İnna lillâhi ve innâ ileyhi raciûn.
Mursi şehid oldu! Selam ona!
Cenazesi ailesine teslim edilmedi. Ülkede olağanüstü hal ilan edindi. Yoğun güvenlik önlemleri altında ailesi ve avukatlarının eşliğinde Kahire’nin doğusunda yerel saatle 05.00’te defnedildi.
Onun cesedinden bile korktular. Yargılama sırasında hayatını kaybetti. Zehirlendiği iddiaları var. Kalp krizi, beyin kanaması dendi. O, şehidliği diliyordu, şehid oldu. Yarım kalan bir yargılama oldu. O yargılama “din” gününde devam edecek, ama o gün onu yargılananlar, yargıç makamında değil, sanık sandalyesinde oturacaklar.
Hukuka uygun olmayan, hakkı ve mazlumu korumayan yasa suç aletidir. “Zalimlere yardım etmeyin, ateş size de dokunur denmiştir. Zalim diktatörlerin tetikçiliğini yapanlar, yargıç elbisesi de giyseler birer cellattan başka bir şey değildirler. Yargılama görüntüsü altında oynanan bir oyunda tetikçilik yapmaktadırlar.
Suudi Arabistan yönetimi bu olayda da safını belli etti ve İhvanı Müslimin’i, İsrail ve ABD’nin dediği gibi terörist olmakla suçladı.
Gerçek ve tam adı ile Muhammed Mürsî Îsa el-Eyyat, Mısır’ın seçimle başa gelen ilk Cumhurbaşkanı. Firavun sarayında Musa gibi idi, orada. Devrik 5. Cumhurbaşkanı. Bir ilim adamı, siyasetçi. 3 Temmuz 2013 tarihinde Mısır Silahlı Kuvvetlerinin askeri darbe yapması sonucu devrildi. Muhammed Mursi, 8 Ağustos 1951 tarihinde, Mısır’ın kuzeyindeki Şarkiye iline bağlı El-adva köyünde doğdu ve 17 Haziran 2019’da şehid edildi.
Eşi Necla Mahmud (1978’de evlendi), çocukları Şeyma Mursi, Usame Mursi, Abdullah Mursi, Ahmed Mursi, Ömer Mursi şimdi onun yetimleri olarak bize Allah’ın bir emaneti olarak kaldı.

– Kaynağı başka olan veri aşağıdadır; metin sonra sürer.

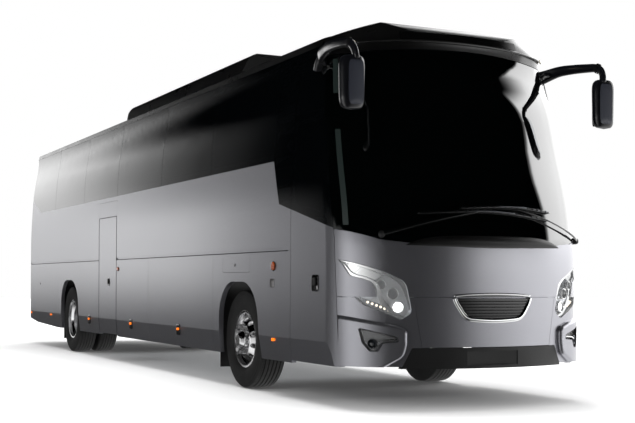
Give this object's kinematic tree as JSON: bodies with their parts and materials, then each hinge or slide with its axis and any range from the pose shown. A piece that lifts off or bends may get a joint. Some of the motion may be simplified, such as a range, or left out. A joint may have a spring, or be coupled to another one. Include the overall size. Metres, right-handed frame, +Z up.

Rejim onu “vatan haini” olarak yargılıyordu. O ise gerçekte halkın iradesi ile seçilmiş biri idi. Aslında yargılanan Mursi değil, onun şahsında Mısır halkı idi. Gerçek suçlu ise 2013 yılında İsrail ve ABD desteği ile Mursi’yi darbeyle devirerek yönetime el koyan Sisi ve onun arkadaşları idi.
Batı, bu kanlı darbe karşısında sesini kıstı. Darbeye “darbe”, darbeciye “darbeci” diyemediler. Demokrasi, insan hakları, hukuk devleti rafa kaldırılmıştı. Nobel barış ödülü verdikleri Baradey gibi birini darbeci generale danışman yaptılar. Yetmedi, o utancından yerin dibine girince, İngiliz eski başbakanı, sosyal demokrat Tony Blair’i Sisi’ye danışman yaptılar. O da bu rezilliğe daha fazla katlanamadı ve ülkesine geri döndü.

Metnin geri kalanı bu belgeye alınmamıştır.